I haven't done a stellar job explaining how Arnault's method works. I might've made mathematical errors, thus if you're a stickler for proofs and details go read Arnault's original 1995 paper that introduced this method. If you're confused—which is totally expected, I am confused reading what I just wrote—cross reference the following SageMath implementation with the above mathematics. It makes the method more concrete and makes more sense.

def S(a):
    return {
        p for p in range(3, 4*a + 1, 2)
        if kronecker_symbol(a, p) == -1
    }

# A is set of prime bases to be strong pseudoprime against
def strong_pseudoprime(A, ks):
    assert len(ks) == 3 # we remove this restriction later

    # subsets is dict that maps bases a to subsets of residues mod 4a
    subsets = {}
    for a in A:
        subsets[a] = list(set.intersection(*(
            {(pow(k, -1, 4*a) * (s + k - 1)) % (4*a) for s in S(a)}
            for k in ks
        )))

    # bruteforce candidate values for p_1 until CRT works
    r, m = None, None
    while True:
        # initial conditions to ensure m_i are integers
        rs = [
            pow(-ks[2], -1, ks[1]),
            pow(-ks[1], -1, ks[2])
        ] # residues
        ms = [ks[1], ks[2]] # moduli

        # choose random candidate value
        for a, s in subsets.items():
            rs.append(random.choice(s))
            ms.append(a * 4)

        # does CRT work?
        try:
            r = crt(rs, ms)
            m = lcm(ms)
        except ValueError:
            continue
        break

    # found a value for p_1! Now, find p_2, ..., p_h
    i = 0
    while True:
        p1 = m*i + r
        ps = [p1] + [
            k*(p1 - 1) + 1
            for k in ks[1:]
        ]
        if all(is_prime(p) for p in ps):
            return product(ps)
        i += 1

The code above is quite naive and only meant to illustrate the concept. It has a major limitation: $h$ must be equal to 3. I've shown the specific congruences needed for $h=3$, but haven't discussed the general case when $h=n$ yet. Let me explain that now. Arnault, in Lemma 2.2 and Remark 2.3, points out that $m_i$ is an integer if $p_1$ is a root of $f_i$ modulo $k_i$, where,

$$f_i(x) = \frac{(\prod_{j\neq i} (k_j(x-1) + 1)) - 1}{x-1}.$$

For example, when $h=3$ we have $f_2(x) = k_3x+1$. The congruence corresponds to

$$\begin{aligned} f_2(p_1) &\equiv 0 \pmod{k_2} \\ k_3p_1+1 &\equiv 0 \pmod{k_2} \\ p_1 &\equiv -k_3^{-1} \pmod{k_2} \end{aligned}$$

which is exactly the same congruence I showed you earlier for when $h=3$. Instead of hard coding these congruences to ensure $m_i$ are integers, we can model the function $f_i$ in SageMath and basically solve for $x$ on the fly to derive the congruences. Be warned—I'm not entirely confident that I've implemented this procedure correctly. I've only tested the code with $h=3$ for the most part.

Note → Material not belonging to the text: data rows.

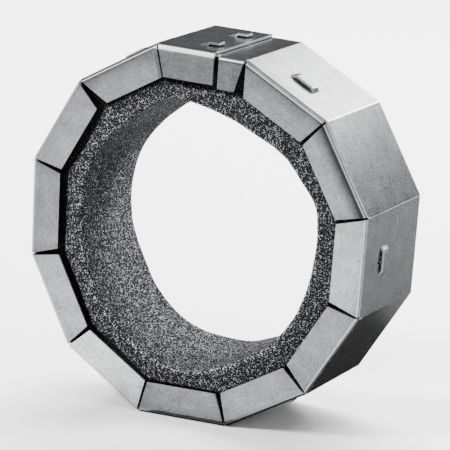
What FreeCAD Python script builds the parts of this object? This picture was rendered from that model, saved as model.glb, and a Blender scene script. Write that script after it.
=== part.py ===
# Pipe fire collar: a twelve-sided sheet steel housing, folded by hand from one strip and hooked
# shut, around a soft ring of intumescent material that swells in a fire and squeezes the pipe flat.
# Millimetres. The pipe runs along Y on the line x = 0, z = 0, the back that lies on the wall is
# the plane y = 0, and the flaps face -Y. The collar stands on one level panel.
import FreeCAD, Part
import math
import os

from FreeCAD import Placement, Rotation, Vector

# The pipe, and the ring that lines the housing
PIPE_DIAMETER = 110.0
PIPE_CLEARANCE = 0.5
LINER_THICKNESS = 21.6
LINER_GAP = 0.3
LINER_SETBACK = 2.0
LINER_SPLIT = 0.5
BORE_EDGE_RADIUS = 3.0

# The sheet that the housing is folded from
SHEET = 1.0
HOUSING_DEPTH = 50.0
CREASE_RADIUS = 0.5
FLAP_BEND_RADIUS = 1.2

# The flap at the front of each panel, and the notches between the flaps
FLAP_WIDTH = 13.7
FLAP_MITRE = 17.5
NOTCH_MARGIN = 0.05
NOTCH_OVERRUN = 0.4

# The folds between the panels in degrees, clockwise as seen from the front, from the end of the
# first panel after the closure. An even housing has 30 at each: these are as it was folded.
PANELS = 12
FOLDS = [31.7, 31.8, 29.6, 28.5, 28.2, 33.9, 30.3, 27.8, 29.9, 30.6]
PANELS_BEFORE_LEVEL = 5

# The flaps beside the closure are cut back at angles of their own
FIRST_FLAP_START_MITRE = 26.5
LAST_FLAP_START_MITRE = 31.0
LAST_FLAP_END_MITRE = 15.5
OUTER_FLAP_START_MITRE = 14.0
INNER_FLAP_END_MITRE = 16.0
OUTER_FLAP_TRIM = 0.5
CLOSURE_FLAP_GAP = 2.2

# The closure: the outer plate at the end of the strip lies over the inner plate at its start
OUTER_PLATE_LENGTH = 27.3
PLATE_OVERLAP = 16.0
PLATE_GAP = 0.2

# The hooks, pressed up out of the inner plate, and the slots in the outer plate that they pass
HOOK_PLACES = [12.0, 36.5]
HOOK_WIDTH = 5.0
HOOK_LENGTH = 7.4
HOOK_TIP_FROM_EDGE = 3.6
HOOK_RAMP = 2.8
HOOK_OPENING = 0.8
HOOK_BEND_RADIUS = 0.5
SLOT_SIDE_ROOM = 0.4
SLOT_START_ROOM = 1.2
SLOT_END_ROOM = 0.6

# The slot at the joint that a blade goes into to open the closure again
PRY_PLACE = 28.5
PRY_WIDTH = 1.0
PRY_LENGTH = 2.4
NICK_LENGTH = 1.2

# The bridges, pressed up out of every second panel, that the fixing hooks slide under
BRIDGE_SLOT_START = 13.1
BRIDGE_SLOT_WIDTH = 6.7
BRIDGE_WIDTH = 4.2
BRIDGE_LENGTH = 12.6
BRIDGE_RAMP = 1.9
BRIDGE_RISE = 1.7
BRIDGE_BEND_RADIUS = 0.5

# The two tongues left in the slot in front of each bridge, one from each end. The longer one's
# tip is bent in a little, as far as the liner behind it allows.
TONGUE_SIDE_GAP = 0.2
LONG_TONGUE_LENGTH = 6.3
LONG_TONGUE_BEND = 4.3
SHORT_TONGUE_LENGTH = 4.9
TONGUE_LINER_CLEARANCE = 0.1

bore_radius = PIPE_DIAMETER / 2 + PIPE_CLEARANCE
panel_distance = bore_radius + LINER_THICKNESS + LINER_GAP + SHEET
panel_length = 2 * panel_distance * math.tan(math.pi / PANELS)
plate_step = SHEET + PLATE_GAP
notch_depth = FLAP_BEND_RADIUS + SHEET + NOTCH_OVERRUN
liner_start = SHEET + LINER_SETBACK
cut_margin = 1.0
root_length = 1.0
along_pipe = Vector(0, 1, 0)
front = Vector(0, -HOUSING_DEPTH, 0)


def heading(angle):
    """Unit vector in the plane of the folds, at an angle counted from +X towards +Z."""
    return Vector(math.cos(math.radians(angle)), 0, math.sin(math.radians(angle)))


def panel_frame(corner, angle, sink=0.0):
    """Where a panel lies: X along it, Y from its front edge to the back, Z out of its face."""
    outwards = heading(angle + 90)
    return Placement(corner + front - outwards * sink, Rotation(along_pipe, -angle))


def box(start, end):
    size = end - start
    return Part.makeBox(size.x, size.y, size.z, start)


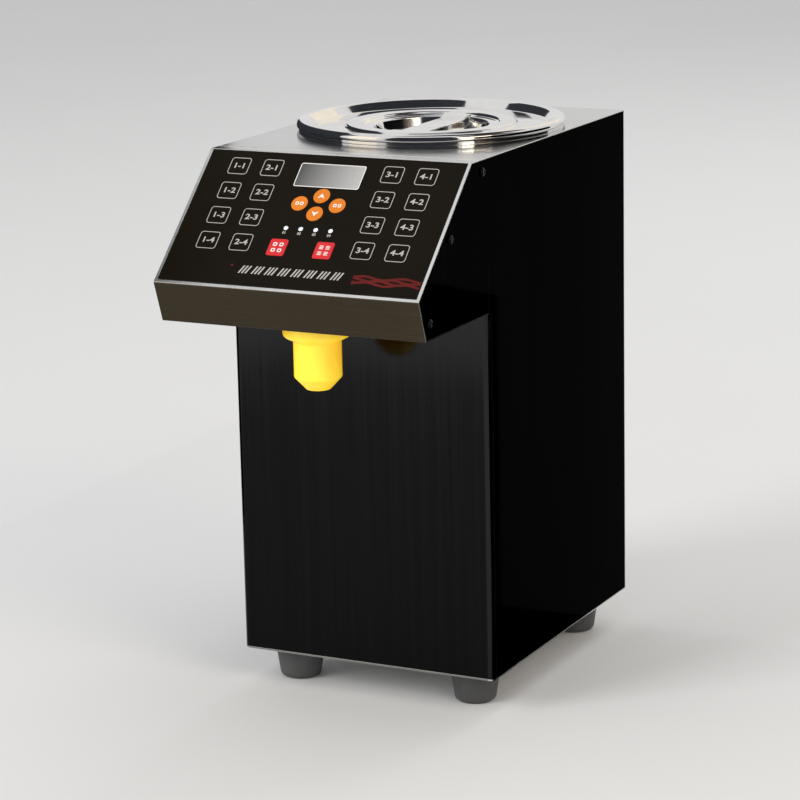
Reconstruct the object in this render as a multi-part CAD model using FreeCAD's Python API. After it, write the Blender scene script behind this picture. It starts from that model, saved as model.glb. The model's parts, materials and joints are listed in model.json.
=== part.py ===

A major speedup can be achieved by systematically working through each candidate value $z_a$, and backtracking as soon as the CRT fails. The following implementation finds all possible valid candidates from selected values of $k_i$ and returns them as a generator.

def S(a):
    return {
        p for p in range(3, 4*a + 1, 2)
        if kronecker_symbol(a, p) == -1
    }

def strong_pseudoprime(A, ks):
    x = var('x')
    def f(i):
        p = product(ks[j]*(x-1)+1 for j in range(len(ks)) if j != i)
        return (p - 1) / (x - 1)

    # subsets is dict that maps bases a_i to subsets of residues mod 4a
    subsets = {}
    for a in A:
        subsets[a] = list(set.intersection(*(
            {(pow(k, -1, 4*a) * (s + k - 1)) % (4*a) for s in S(a)}
            for k in ks
        )))

    indices = [0] * len(subsets)
    def bruteforce(i, r, m):
        if i == len(indices):
            yield find_pseudoprime(r, m)
            return

        for residue in subsets[A[i]]:
            try:
                r = crt([r, residue], [m, A[i] * 4])
            except ValueError:
                continue
            yield from bruteforce(i + 1, r, lcm(m, A[i] * 4))

    def find_pseudoprime(r, m):
        i = 0
        while True:
            p1 = m*i + r
            ps = [p1] + [
                k*(p1 - 1) + 1
                for k in ks[1:]
            ]
            if all(is_prime(p) for p in ps):
                return ps
            i += 1

    # initial congruences to ensure m_i is integer
    rs, ms = [], []
    for i in range(1, len(ks)):
        sol, = solve_mod(f(i).full_simplify(), ks[i])[0]
        rs.append(int(sol)); ms.append(ks[i])

    yield from bruteforce(0, crt(rs, ms), lcm(ms))

# USAGE
A = prime_range(2, 61+1)
for p in strong_pseudoprime(A, [1, 2081, 4177]):
    # assert miller_rabin(product(p), A)
    print(p)

If the code throws an exception, most likely the choices of $k_i$ are wrong. Ideally, for $h \geq 3$, we would iterate over each of the roots of $f_i$ as a possible congruence instead of simply choosing the first one. You can set the i variable in the find_pseudoprime function to a random big value like 1000000 if you require a bigger pseudoprime, which was needed to complete the CryptoHack CTF challenge.